月食 | 粗土ログ

月食

帰宅時に駅から出ると、大勢の人たちが空を見上げていた。

そのほとんどは、スマートフォンを片手に撮影もしている。

「今晩は月食だったな」と、思い出して僕も同じ方向に目をやった。



月食自体も珍しいけれど、この都会で大勢の人が空の同じ一点を観ている状態を僕はおもしろいなと感じた。

今までも日食や月食などがあると、そのように大勢が空を見上げている光景があった。

でもこの夜は雲もなく、気候も良いからだろうか今までにないほどの大勢となっていた。



家に帰ると、妻も窓から月を見ていた。

「先ほどは、僕ら二人も同じ月を見ていたんだね」と語ったのだが、当たり前の話とはいえ何となくうれしい。

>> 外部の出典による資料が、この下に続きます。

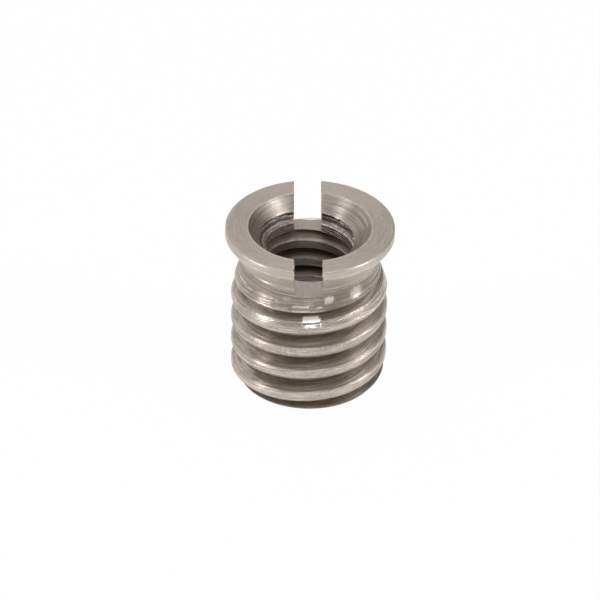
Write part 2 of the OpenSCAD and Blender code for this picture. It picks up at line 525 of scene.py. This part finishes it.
def set_attributes(mesh):
    """Gives each point its recess, painted shade, proud, torn and painted highlight values, which the materials read.
    """
    recess, painted_shade, highlight_and_wear = [], [], []
    for v in mesh.vertices:
        x, y, z = (c / MM for c in v.co)
        r, angle = math.hypot(x, y), math.degrees(math.atan2(y, x))
        recess.append(recess_at(r, z))
        painted_shade.append(painted_shade_at(r, angle, z))
        highlight_and_wear.append(highlight_and_wear_at(x, y, z, r, angle))
    proud, torn = edge_values(mesh)
    values = {"recess": recess, "painted_shade": painted_shade, "proud": proud, "torn": torn, "highlight_and_wear": highlight_and_wear}
    for name, column in values.items():
        mesh.attributes.new(name, "FLOAT", "POINT").data.foreach_set("value", column)


class Nodes:
    """Short forms for building a node tree."""

    def __init__(self, owner):
        owner.use_nodes = True
        self.tree = owner.node_tree
        self.tree.nodes.clear()

    def new(self, kind, **settings):
        node = self.tree.nodes.new(kind)
        for key, value in settings.items():
            setattr(node, key, value)
        return node

    def link(self, value, socket):
        if isinstance(value, bpy.types.NodeSocket):
            self.tree.links.new(value, socket)
        else:
            socket.default_value = value

    def fill(self, node, values):
        for value, socket in zip(values, node.inputs):
            self.link(value, socket)
        return node.outputs[0]

    def math(self, operation, *values):
        return self.fill(self.new("ShaderNodeMath", operation=operation), values)

    def plus(self, a, b):
        return self.math("ADD", a, b)

    def minus(self, a, b):
        return self.math("SUBTRACT", a, b)

    def times(self, a, b):
        return self.math("MULTIPLY", a, b)

    def over(self, a, b):
        return self.math("DIVIDE", a, b)

    def vector(self, x, y, z):
        return self.fill(self.new("ShaderNodeCombineXYZ"), (x, y, z))

    def split(self, vector):
        node = self.new("ShaderNodeSeparateXYZ")
        self.link(vector, node.inputs[0])
        return tuple(node.outputs)

    def noise(self, vector, scale, detail, roughness):
        node = self.new("ShaderNodeTexNoise")
        self.link(vector, node.inputs["Vector"])
        node.inputs["Scale"].default_value = scale
        node.inputs["Detail"].default_value = detail
        node.inputs["Roughness"].default_value = roughness
        return node.outputs[0]

    def ramp(self, value, low, high, to_low=0.0, to_high=1.0):
        return self.fill(self.new("ShaderNodeMapRange", clamp=True), (value, low, high, to_low, to_high))

    def mix(self, factor, a, b):
        node = self.new("ShaderNodeMix", data_type="RGBA")
        self.link(factor, node.inputs[0])
        self.link(a, node.inputs[6])
        self.link(b, node.inputs[7])
        return node.outputs[2]

    def mix_value(self, factor, a, b):
        node = self.new("ShaderNodeMix", data_type="FLOAT")
        self.link(factor, node.inputs[0])
        self.link(a, node.inputs[2])
        self.link(b, node.inputs[3])
        return node.outputs[0]

    def attribute(self, name):
        return self.new("ShaderNodeAttribute", attribute_name=name).outputs["Fac"]


def shade(colour, level):
    """A colour made lighter or darker."""
    return tuple(min(1.0, level * c) for c in colour)


def rgba(colour, level=1.0):
    """A colour made lighter or darker, with its alpha."""
    return shade(colour, level) + (1,)


# Colours of the metal, of the brown painted shade in its grooves (partly grime), of its painted highlights, of the
# bore, darker as painted shade inside the hole, and of the painted shade and glints on torn edges
STEEL = (0.635, 0.557, 0.492)
HIGHLIGHT_WHITE = (1.0, 0.93, 0.87)
SHADE_BROWN = (0.195, 0.149, 0.112)
TAPPED_SHADED = (0.30, 0.252, 0.215)
CHATTER_HIGHLIGHT = (0.80, 0.72, 0.65)
TORN_SHADE = (0.12, 0.095, 0.09)
BORE_SHADE = (0.058, 0.045, 0.037)

# How fine each tool's lines are, how hard they run along its path, and the lines of chatter to a turn of the tap
LINE_SCALE = {"faced": 2.0, "rings": 2.2, "thread": 0.62, "bore": 1.0, "sawn": 2.0}
RING_LINES = 7.0
RING_TILT = 0.83
RING_SWING = {"faced": 3.0, "rings": 0.45}
SAW_LINES, SAW_STROKE = 7.0, 0.7
HELIX = {"thread": (PITCH, 4.8), "bore": (BORE_PITCH, 3.6)}
HELIX_SWING = 5.0
HELIX_DRIFT = 1.1
CHATTER_LINES = 8

# Noise of the metal's tones: scales of its patches, specks and torn chips
PATCH_SCALE = 0.7
SPECK_SCALE = 6.0
CHIP_SCALE = 7.0

# How far the edge of the groove's painted shade wavers, how much less of it the uppermost groove holds, in
# millimetres, and how far round it goes, as cosines of the angle from the front
SHADED_BAND_WAVER = 0.16
LESS_SHADE_HEIGHTS = (5.5, 6.1)
LESS_SHADE_BY = 0.20
SIDE_SHADE, FACING_SIDE, FACING_FRONT = 0.3, 0.55, 0.85

# Share of metal that the painted shade takes away, and what the painted shade and the highlight spots do to the
# roughness
SHADE_DULLING = 0.45
TONE_GLOSS = 0.08
SHADE_GLOSS = 0.15
HIGHLIGHT_SPOT_GLOSS = 0.17
ANISOTROPIC_TURN = 0.25


def tool_marks(n, kind):
    """Place in millimetres, height, angle about the axis, and a vector whose noise runs along the tool's path."""
    x, y, z = (n.times(axis, 1 / MM) for axis in n.split(n.new("ShaderNodeTexCoord").outputs["Object"]))
    here = n.vector(x, y, z)
    angle = n.math("ARCTAN2", y, x)
    if kind == "sawn":
        lines = n.vector(n.times(x, SAW_LINES), n.times(y, SAW_STROKE), n.times(z, SAW_LINES))
        return here, z, angle, lines
    r = n.math("SQRT", n.plus(n.times(x, x), n.times(y, y)))
    around_x, around_y = n.over(x, r), n.over(y, r)
    if kind in RING_SWING:
        swing = RING_SWING[kind]
        across = n.times(n.plus(r, n.times(z, RING_TILT)), RING_LINES)
        return here, z, angle, n.vector(across, n.times(around_x, swing), n.times(around_y, swing))
    pitch, reach = HELIX[kind]
    phase = n.minus(n.times(z, TAU / pitch), angle)
    lines = n.vector(
        n.plus(n.times(n.math("COSINE", phase), reach), n.times(around_x, HELIX_SWING)),
        n.plus(n.times(n.math("SINE", phase), reach), n.times(around_y, HELIX_SWING)),
        n.times(z, HELIX_DRIFT),
    )
    return here, z, angle, lines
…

同じ星の上で生まれて出会って今、同じ月を二人で見上げているということがうれしい。



中央アメリカ出身の妻は、地元マヤ文明の影響があるところで生まれ育った。

そこでは日食や月食は太陽と月が争っている不吉な現象だと言われていて、特に月食については妊婦が見てはいけないと、妻もその母から言い聞かされていたようだ。

その妻も、今は日本から月食を観るようになった。